The yellow brick road has four major milestones. The first three are clearly visible. Anyone can get good investment results if they follow these three markers. The fourth is also easy to see, but more difficult to do. Follow me.

Simple indexing. This has been around for three decades and is now as common as pizza. The vast majority of us will do better owning index funds because index investing will give us a higher return than most of the more expensive managed alternatives.

Skeptics should visit Standard & Poor's Web site. If you do, you can download its regular SPIVA report, otherwise known as the Standard and Poor's Indices Vs. Active funds scorecard. In the most recent report, its analysts found that over the trailing five-year period, 71 percent of large-cap funds had failed to beat their benchmark. The fail rate was 83.6 percent for mid-cap funds, 80.5 percent for small-cap funds, 78 percent for international funds, 89 percent for emerging market funds, 88 percent for long government bond funds, 87 percent for mortgage securities funds and 84 percent for high-yield funds.

Does everyone see the pattern here?

If you bet your future on picking fund managers, you are playing a loser's game.

Simple diversification. AKA, don't put all your eggs in one basket. You'll do better in a variety of assets because one will surely be going up when another is going down. Skeptics should consider my building block portfolios -- simple portfolios that use equal-sized investments in different asset classes to diversify. The Margarita portfolio, named in honor of the musical Buffett, has returned 12.92 percent this year to Nov. 29, while the Four Square, Five Fold and Six Ways From Sunday portfolios -- which add a REIT building block, an international bond building block and an energy building block, respectively, to the basic Couch Potato -- provided YTD returns ranging from 16.88 percent to 18.75 percent.

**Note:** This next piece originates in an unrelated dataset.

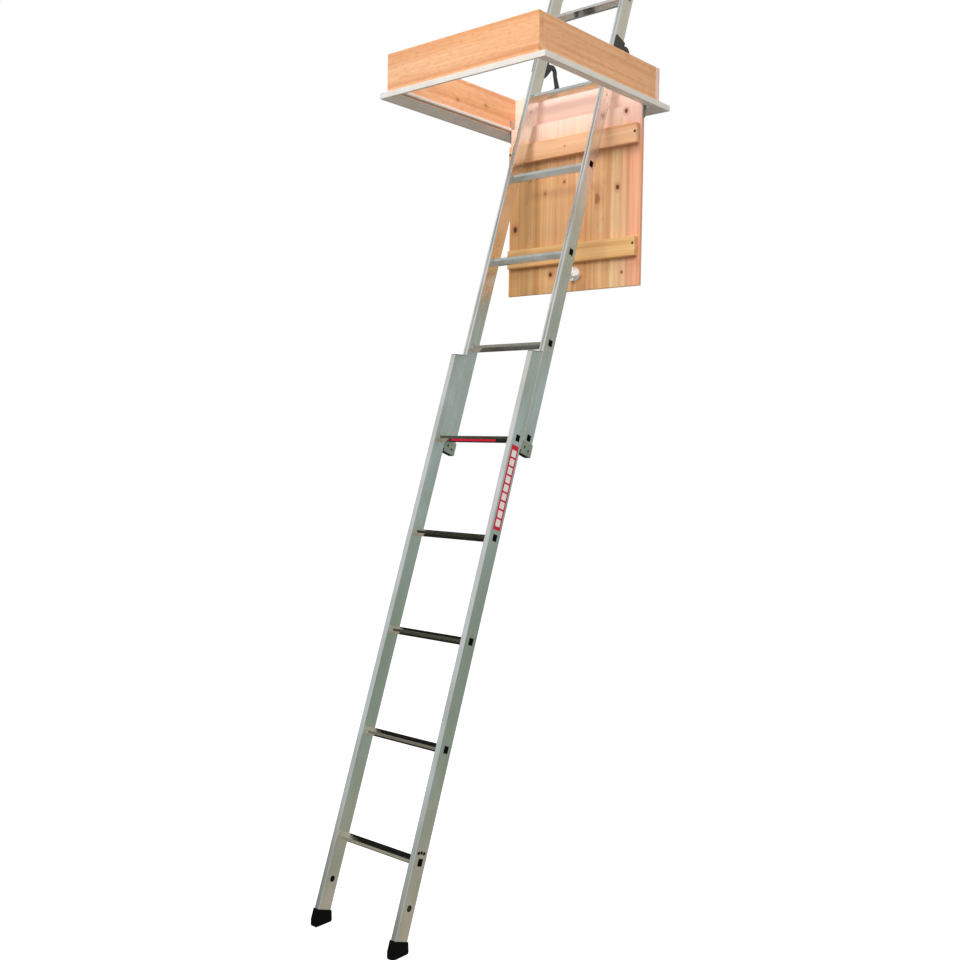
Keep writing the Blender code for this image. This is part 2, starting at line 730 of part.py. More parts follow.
def build_hatch(pine, paint, steel, black):
    half_x = OPENING_X / 2
    t = LINING_THICKNESS
    low, high = FIT - REBATE_DEPTH, LINING_HEIGHT
    linings = {
        "lining_back": ((-half_x - t, BACK_FACE_Y), (half_x + t, BACK_FACE_Y + t)),
        "lining_front": ((-half_x - t, FRONT_FACE_Y - t), (half_x + t, FRONT_FACE_Y)),
        "lining_left": ((-half_x - t, FRONT_FACE_Y + FIT), (-half_x, BACK_FACE_Y - FIT)),
        "lining_right": ((half_x, FRONT_FACE_Y + FIT), (half_x + t, BACK_FACE_Y - FIT)),
    }
    for name, ((x0, y0), (x1, y1)) in linings.items():
        place(name, solid(name, block((x0, y0, low), (x1, y1, high), 0.0010)), pine)

    middle_y = (FRONT_FACE_Y + BACK_FACE_Y) / 2
    half_y = OPENING_Y / 2
    side, back, front = SIDE_STRIP, BACK_STRIP, FRONT_STRIP
    strips = {
        "architrave_front": (half_x, front, (side, side), 0, (0.0, FRONT_FACE_Y, 0.0)),
        "architrave_right": (half_y, side, (front, back), 90, (half_x, middle_y, 0.0)),
        "architrave_back": (half_x, back, (side, side), 180, (0.0, BACK_FACE_Y, 0.0)),
        "architrave_left": (half_y, side, (back, front), 270, (-half_x, middle_y, 0.0)),
    }
    for name, strip in strips.items():
        place(name, architrave(name, *strip), paint)

    bead_low = HINGE_PIN_Z + DOOR_INNER_W + 2 * FIT
    bead_high = bead_low + BEAD_HEIGHT
    b = BEAD_THICKNESS
    side_start, side_end = FRONT_FACE_Y + b + FIT, HINGE_PIN_Y - DOOR_INNER_W - BEAD_END_GAP
    beads = {
        "stop_bead_front": ((-half_x + FIT, FRONT_FACE_Y + FIT), (half_x - FIT, FRONT_FACE_Y + b)),
        "stop_bead_left": ((-half_x + FIT, side_start), (-half_x + b, side_end)),
        "stop_bead_right": ((half_x - b, side_start), (half_x - FIT, side_end)),
    }
    for name, ((x0, y0), (x1, y1)) in beads.items():
        place(name, solid(name, block((x0, y0, bead_low), (x1, y1, bead_high), 0.0015)), paint)
    place("catch_strike", strike("catch_strike"), steel)

    bracket = pivot_bracket("pivot_bracket")
    reach = (DOOR_WIDTH / 2 + 2 * FIT, OPENING_X / 2 - 2 * FIT)
    middle_x, half_length = sum(reach) / 2, (reach[1] - reach[0]) / 2
    hinge_pin = solid(
        "hatch_pivot_pin", rod(0, (0.0, 0.0), HINGE_PIN_RADIUS, -half_length, half_length, 12)
    )
    pin_low, pin_high = -ARM_THICKNESS - 0.004, 0.008
    head_low = LUG_THICKNESS / 2 + 2 * FIT
    pivot_pin = solid(
        "pivot_pin",
        rod(0, (0.0, 0.0), PIVOT_PIN_RADIUS, pin_low, pin_high, 16),
        [rod(0, (0.0, 0.0), PIN_HEAD_RADIUS, head_low, pin_high, 6)],
    )
    pivot_pin_left = pivot_pin.copy()
    pivot_pin_left.transform(Matrix.Scale(-1, 4, Vector((1, 0, 0))))
    pivot_pin_left.flip_normals()
    for word, side in (("left", -1), ("right", 1)):
        name = f"hatch_pivot_plate_{word}"
        place(name, hatch_pivot_plate(name, side), steel)
        at = (side * middle_x, HINGE_PIN_Y, HINGE_PIN_Z)
        place(f"hatch_pivot_pin_{word}", hinge_pin, steel, location=at)
        place(f"pivot_bracket_{word}", bracket, black, location=(side * LUG_X, 0.0, 0.0))
        pin_mesh = pivot_pin if side > 0 else pivot_pin_left
        at = (side * LUG_X, PIVOT_Y, PIVOT_HEIGHT)
        place(f"pivot_pin_{word}", pin_mesh, steel, location=at)


def build_trapdoor(pine, steel, white):
    pivot = empty("trapdoor_pivot", (0.0, HINGE_PIN_Y, HINGE_PIN_Z), math.pi)
    joints = (0.0, *BOARD_JOINTS, DOOR_WIDTH)
    for i, (start, end) in enumerate(zip(joints, joints[1:])):
        name = f"door_board_{i + 1}"
        low = (start - DOOR_WIDTH / 2 + FIT / 2, DOOR_OUTER_W, DOOR_START_U)
        high = (end - DOOR_WIDTH / 2 - FIT / 2, DOOR_INNER_W, DOOR_START_U + DOOR_LENGTH)
        place(name, solid(name, block(low, high, 0.0006)), pine, pivot)
    half = DOOR_WIDTH / 2 - LEDGE_INSET
    low_w = DOOR_INNER_W + FIT
    for word, (start, end) in zip(("upper", "lower"), LEDGE_SPANS):
        name = f"door_ledge_{word}"
        bar = block((-half, low_w, start), (half, low_w + LEDGE_THICKNESS, end), 0.0020)
        place(name, solid(name, bar), pine, pivot)
    for word, side in (("left", -1), ("right", 1)):
        name = f"door_pivot_plate_{word}"
        place(name, door_pivot_plate(name, side), steel, pivot)
    place("catch_body", catch_body("catch_body"), white, pivot)
    axis = empty("catch_pivot", (CATCH_X, 0.0, CATCH_U), parent=pivot)
    place("catch_tongue", catch_tongue("catch_tongue"), white, axis, (-CATCH_X, 0.0, -CATCH_U))


def build_ladder(aluminium, rubber, plastic, steel, black):
    origin = ladder_point(0.0, 0.0)
    ladder = empty("ladder_frame", (0.0, *origin), -LEAN)
    lower_rungs = [i * RUNG_PITCH for i in range(LOWER_RUNGS)]
    upper_rungs = [FIRST_UPPER_RUNG + i * RUNG_PITCH for i in range(UPPER_RUNGS)]
    foot_hole = (TENON_MIDDLE, -FOOT_HOLE_BELOW)
    for word, side in (("left", -1), ("right", 1)):
        x = side * STILE_X
        holes = [rod(0, foot_hole, FOOT_HOLE_RADIUS, -STILE_WIDTH, STILE_WIDTH, 16)]
        name = f"lower_stile_{word}"
        cuts = [*holes, above_level_top()]
        mesh = stile(name, 0.0, True, STILE_FOOT, LOWER_TOP + LEVEL_RISE, lower_rungs, cuts)
        place(name, mesh, aluminium, ladder, (x, 0.0, 0.0))
        name = f"upper_stile_{word}"
        low, high = UPPER_BOTTOM + PLUG_HEIGHT, UPPER_TOP - CAP_THICKNESS
        mesh = stile(name, UPPER_FRONT, False, low, high, upper_rungs)
        place(name, mesh, aluminium, ladder, (x, 0.0, 0.0))
        fittings = {
            f"foot_{word}": (shoe, rubber),
            f"lower_cap_{word}": (lower_cap, plastic),
            f"upper_plug_{word}": (upper_plug, rubber),
            f"upper_cap_{word}": (upper_cap, plastic),
            f"guide_bracket_{word}": (guide_bracket, steel),
        }
        for name, (maker, finish) in fittings.items():
            place(name, maker(name), finish, ladder, (x, 0.0, 0.0))
        name = f"slide_shoe_{word}"
        place(name, slide_shoe(name, side), black, ladder, (x, 0.0, 0.0))
        name = f"pivot_arm_{word}"
        place(name, pivot_arm(name), black, ladder, (side * ARM_X, 0.0, 0.0))
    rung_mesh = rung("rung")
    for i, s in enumerate(lower_rungs):
        place(f"lower_rung_{i + 1}", rung_mesh, aluminium, ladder, (0.0, 0.0, s))
    for i, s in enumerate(upper_rungs):
        place(f"upper_rung_{i + 1}", rung_mesh, aluminium, ladder, (0.0, UPPER_FRONT, s))


clear_scene()
aluminium = material("aluminium", (0.72, 0.74, 0.72), 0.35, 1.0)
steel = material("zinc_plated_steel", (0.62, 0.63, 0.60), 0.35, 1.0)
black = material("black_steel", (0.02, 0.02, 0.02), 0.45)
rubber = material("black_rubber", (0.02, 0.02, 0.02), 0.75)
grey_plastic = material("grey_plastic", (0.30, 0.31, 0.30), 0.55)
white_plastic = material("white_plastic", (0.85, 0.85, 0.82), 0.40)
pine = material("pine", (0.80, 0.52, 0.32), 0.55)
paint = material("cream_paint", (0.84, 0.82, 0.77), 0.50)
build_hatch(pine, paint, steel, black)
build_trapdoor(pine, steel, white_plastic)
build_ladder(aluminium, rubber, grey_plastic, steel, black)
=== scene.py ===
"""Looks of the sliding loft ladder: camera, light, materials and small fittings.

World axes as in the model: metres, +Z up, the climber on -Y. Ladder pieces are drawn in the
ladder frame: x across, d behind the lower section's front face, s up from the lowest rung.
"""

import json
import math

import bmesh
import bpy
from mathutils import Matrix, Vector


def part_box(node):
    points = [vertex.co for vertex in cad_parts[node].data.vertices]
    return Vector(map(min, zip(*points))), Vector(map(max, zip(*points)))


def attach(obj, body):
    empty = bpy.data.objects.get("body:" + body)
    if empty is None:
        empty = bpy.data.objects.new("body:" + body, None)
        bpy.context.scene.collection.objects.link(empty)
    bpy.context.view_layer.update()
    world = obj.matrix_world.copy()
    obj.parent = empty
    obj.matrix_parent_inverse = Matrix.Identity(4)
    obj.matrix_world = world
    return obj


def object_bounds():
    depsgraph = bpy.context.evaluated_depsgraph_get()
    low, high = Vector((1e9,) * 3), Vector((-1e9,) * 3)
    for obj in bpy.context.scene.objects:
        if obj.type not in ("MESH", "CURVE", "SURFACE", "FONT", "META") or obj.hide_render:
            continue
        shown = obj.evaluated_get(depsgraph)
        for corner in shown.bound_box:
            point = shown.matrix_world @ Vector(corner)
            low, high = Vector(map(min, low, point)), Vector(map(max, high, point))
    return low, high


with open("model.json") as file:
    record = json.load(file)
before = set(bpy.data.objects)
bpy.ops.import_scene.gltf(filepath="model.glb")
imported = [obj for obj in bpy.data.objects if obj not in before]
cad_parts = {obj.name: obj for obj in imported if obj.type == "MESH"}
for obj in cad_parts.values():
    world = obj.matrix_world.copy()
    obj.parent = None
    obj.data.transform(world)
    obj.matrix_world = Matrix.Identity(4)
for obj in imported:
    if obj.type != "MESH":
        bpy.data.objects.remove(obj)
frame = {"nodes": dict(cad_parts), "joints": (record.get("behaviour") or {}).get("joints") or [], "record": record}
cad_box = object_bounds()
nodes = frame["nodes"]

# Camera
CAMERA_PLACE = (2.2036, -3.0707, -1.0685)
CAMERA_YAW = 40.606  # degrees
CAMERA_PITCH = -1.819
CAMERA_ROLL = 1.002
CAMERA_LENS = 42.30  # mm, on a 36 mm sensor

# Ladder frame, read from the slide's axis and the lowest rung's rim
SLIDE = next(joint for joint in frame["joints"] if joint["name"] == "upper_slide")
UP_STILE = Vector(SLIDE["axis"]).normalized()
INTO_STILE = Vector((0.0, UP_STILE.z, -UP_STILE.y))
RIM_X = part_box("lower_rung_1")[1].x - 0.0001  # just inside the rungs' open ends
RUNG_PITCH = 0.300
LOWER_RUNGS = 5
UPPER_RUNGS = 6


def reach(node, axis, beyond_x=-1.0):
    """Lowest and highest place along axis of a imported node's points past beyond_x."""
    places = [v.co @ axis for v in nodes[node].data.vertices if v.co.x > beyond_x]
    return min(places), max(places)


D_ZERO = reach("lower_stile_right", INTO_STILE)[0]
S_ZERO = sum(reach("lower_rung_1", UP_STILE, RIM_X)) / 2
RUNG_MIDDLE_D = sum(reach("lower_rung_1", INTO_STILE, RIM_X)) / 2 - D_ZERO
UPPER_FRONT_D = reach("upper_stile_right", INTO_STILE)[0] - D_ZERO
FIRST_UPPER_S = sum(reach("upper_rung_1", UP_STILE, RIM_X)) / 2 - S_ZERO
STILE_OUTER_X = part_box("lower_stile_right")[1].x
STILE_INNER_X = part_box("lower_stile_right")[0].x
TO_LADDER = Matrix(
    (
        (1.0, 0.0, 0.0, 0.0),
        (0.0, INTO_STILE.y, UP_STILE.y, INTO_STILE.y * D_ZERO + UP_STILE.y * S_ZERO),
        (0.0, INTO_STILE.z, UP_STILE.z, INTO_STILE.z * D_ZERO + UP_STILE.z * S_ZERO),
        (0.0, 0.0, 0.0, 1.0),
    )
)


def ladder_place(x, d, s):
    return TO_LADDER @ Vector((x, d, s))


# Turns a plate that lies in X and Y so that it lies in d and s, and faces x
PLATE_ON_STILE = Matrix(((0, 0, 1, 0), (1, 0, 0, 0), (0, 1, 0, 0), (0, 0, 0, 1)))

# Room and lights
# Colours of the room by height of direction, from straight down to straight up
ROOM = ((-1.0, (0.42, 0.41, 0.39)), (0.0, (0.52, 0.52, 0.52)), (1.0, (0.70, 0.72, 0.76)))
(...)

SIMPLE DIVERSIFICATION: THE BUILDING BLOCK PORTFOLIOS

Building from a two-fund portfolio to a six-fund portfolio, the building blocks add asset classes to increase portfolio diversification.
Portfolio YTD Portfolio Return 12-Month Portfolio Return
Couch Potato (1)

8.18

8.54

Margarita (2)

12.92

15.08

Four Square (3)

18.75

20.19

Five Fold (4)

16.88

18.31

Six Ways From Sunday (5)

17.48

19.39

(1) 50/50 VTSMX and VIPSX; (2) in thirds, adding VGTSX; (3) in quarters, adding VGSIX; (4) in fifths, adding BEGBX; and (5) in sixths, adding VGENX. All but one of these funds, BEGBX, is a low-expense index fund.
Data source: www.morningstar.com, 11/29/06
This is neither painless nor guaranteed. The Couch Potato portfolio returned only 8.18 percent year-to-date, trailing a large majority of managed balanced funds. Fortunately, this is a rare event.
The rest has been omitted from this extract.